La beauté du film réside ainsi dans sa manière de composer un mouvement rétrospectif à partir de temporalités hétérogènes, traduisant la complexité de notre rapport au temps. Le motif récurrent du train illustre à merveille cette idée. D’un côté, il revient régulièrement dans les plans de paysage, occupant le fond du champ ou striant les compositions de lignes de fuite, pour saisir la temporalité quotidienne de cette campagne taïwanaise. De l’autre, il surgit de façon brutale à des moments clés pour amplifier les affects des personnages : lorsque le grand-père s’apprête à frapper son fils renié, le train passe juste derrière eux, intensifiant symboliquement leur éloignement ; au moment où Ting-Ting risque de mourir écrasée sous les rails, un train bouche soudainement le cadre dans une intense déflagration visuelle et sonore. Sous ses contours de film léger, Un été chez grand-père révèle déjà la singularité du style de Hou Hsiao-hsien, dont le cinéma procède par variations et déplacements de motifs.
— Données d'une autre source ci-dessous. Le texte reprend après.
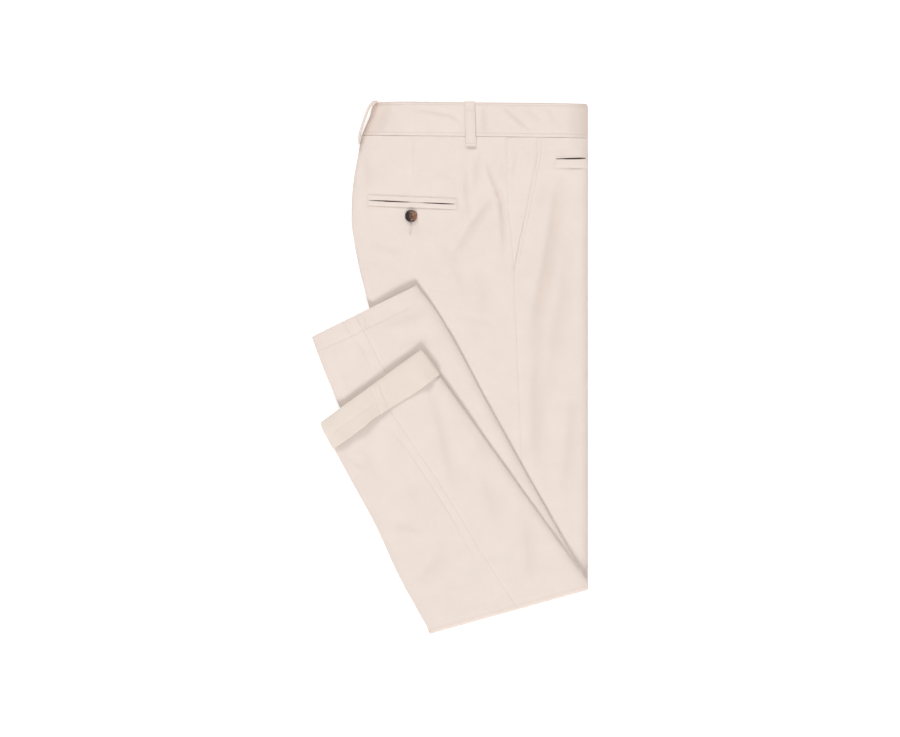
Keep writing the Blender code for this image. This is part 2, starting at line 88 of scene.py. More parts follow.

Un dernier exemple marquant : à deux reprises, Ting-Ting lève les yeux vers le ciel (d’abord pour observer un feu d’artifice, puis pour suivre la progression d’une amie qui grimpe dans un arbre), avant de les baisser (vers un oiseau mort heurté par les étincelles, ou pour observer démunie la chute de son amie). Une nouvelle fois, l’enjeu est de saisir comment un regard se construit à partir d’expériences violentes : toute la force du film réside dans sa capacité à ne pas suivre un récit linéaire d’apprentissage, mais à le faire éprouver par une expérience affective et sensible de la durée, en jouant sur la différence et la répétition de situations et de plans. Pour citer une célèbre formule de Tarkovski, c’est de cette manière que HHH parvient à « sculpter le temps ».